Strategic Maintenance Deal with China Airlines

A cornerstone of Rolls-Royce’s recent announcements is a substantial “TotalCare” service agreement finalized with China Airlines. The contract covers 36 Trent XWB engines, which will power a fleet of 15 Airbus A350-1000 and three A350-900 aircraft.

For Rolls-Royce, this type of long-term service agreement is strategically vital, as it guarantees recurring revenue streams that often prove more profitable than the initial sale of the engines alone. With this order, China Airlines will expand its total A350 fleet to 33 aircraft, all powered exclusively by Rolls-Royce engines.

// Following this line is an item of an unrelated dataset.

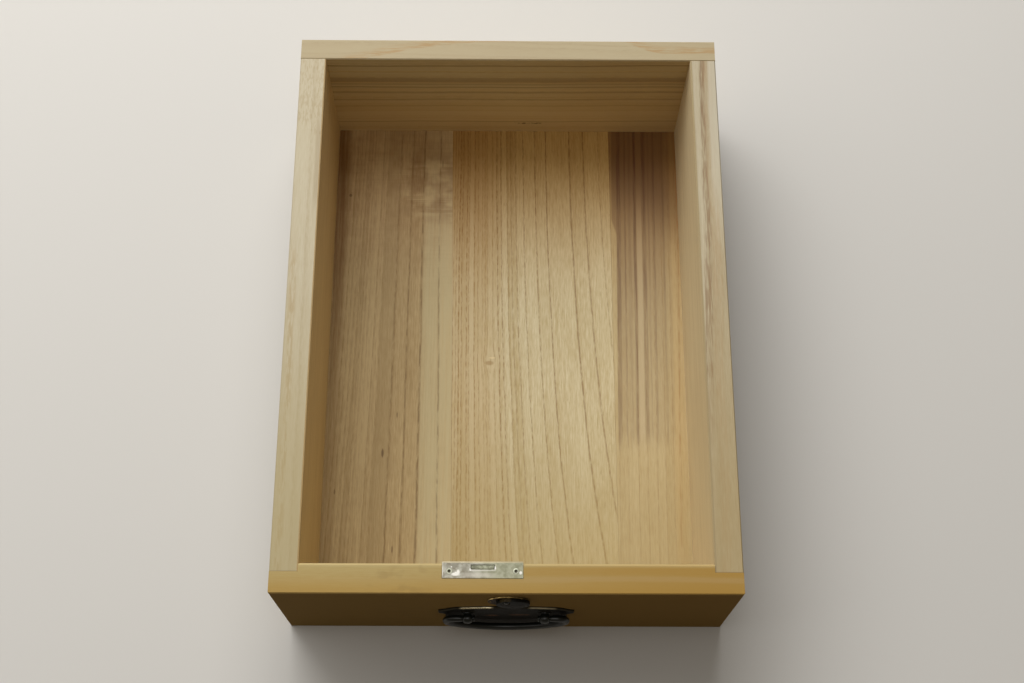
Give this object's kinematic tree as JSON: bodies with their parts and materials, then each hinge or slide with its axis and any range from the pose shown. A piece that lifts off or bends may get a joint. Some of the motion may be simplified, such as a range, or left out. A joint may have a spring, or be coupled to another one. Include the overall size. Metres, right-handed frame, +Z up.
{
  "type": "clothing chest drawer",
  "caption": "Open-topped kiri-wood drawer with lapped dovetails, pegged back corners, a let-in lock, a swinging keyhole cover and a hanging bail pull.",
  "frame": {"origin": "centre of the underside of the drawer", "axes": "+X to the right as seen from the front, +Y from the front to the back, +Z up"},
  "size_m": [0.33, 0.456, 0.1218],
  "materials": {
    "front_wood": "planed paulownia, warm straw yellow",
    "side_wood": "planed paulownia, pale cream with fine grey-brown grain",
    "bottom_wood": "planed paulownia, straight dark grain from front to back",
    "peg_wood": "shaved hardwood pegs",
    "lock_metal": "worn nickel-plated sheet",
    "brass_fittings": "aged brass with bright edges",
    "dark_fittings": "dark patinated metal with a soft sheen"
  },
  "bodies": {
    "drawer": {"front_board": "front_wood", "left_side_board": "side_wood", "right_side_board": "side_wood", "back_board": "side_wood", "bottom_board_left": "bottom_wood", "bottom_board_middle": "bottom_wood", "bottom_board_right": "bottom_wood", "bottom_pegs": "peg_wood", "back_corner_pegs": "peg_wood", "lock_plate": "lock_metal", "lock_cap": "lock_metal", "cap_rivets": "lock_metal", "bolt_guide_pin": "lock_metal", "bolt_spring": "brass_fittings", "key_pin": "lock_metal", "key_ward": "brass_fittings", "lock_top_screws": "lock_metal", "lock_back_screws": "lock_metal", "keyhole_escutcheon": "brass_fittings", "escutcheon_nails": "brass_fittings", "cover_rivet": "brass_fittings", "handle_plate": "dark_fittings", "handle_post_left": "dark_fittings", "handle_post_right": "dark_fittings", "post_washers": "dark_fittings"},
    "bail": {"bail_handle": "dark_fittings"},
    "cover": {"keyhole_cover": "dark_fittings"},
    "bolt": {"lock_bolt": "lock_metal"}
  },
  "joints": [
    {"name": "bail_swing", "type": "hinge", "parent": "drawer", "child": "bail", "pos_m": [0, -0.2292, 0.064], "axis": [-1, 0, 0], "range_deg": [-2.5, 165]},
    {"name": "cover_swing", "type": "hinge", "parent": "drawer", "child": "cover", "pos_m": [0, -0.2245, 0.11], "axis": [0, -1, 0], "range_deg": [-119, 61]},
    {"name": "bolt_slide", "type": "slide", "parent": "drawer", "child": "bolt", "axis": [0, 0, 1], "range_m": [0, 0.006]}
  ]
}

Targeting Boeing’s 787 Dreamliner Market

Having solidified its position with Airbus, Rolls-Royce is now actively pursuing market share with its American rival, Boeing. Rob Watson, President of the company’s Civil Aerospace division, stated in Singapore that the group has shifted into an “active sales mode.”

The primary target is the Boeing 787 Dreamliner. Historically, Rolls-Royce has conceded market share on this platform to rival GE Aerospace, which currently powers the majority of the over 1,200 Dreamliners in service. The British firm aims to reclaim lost ground and attract new customers with its enhanced Trent 1000 XE engine, which entered production in the second half of 2025.

Customer Pushback on Rising Costs

The ambitious expansion plans are meeting resistance from airline customers concerned about rising costs. The pricing strategy for both engines and maintenance services was recently criticized by Willie Walsh, Director General of the International Air Transport Association (IATA).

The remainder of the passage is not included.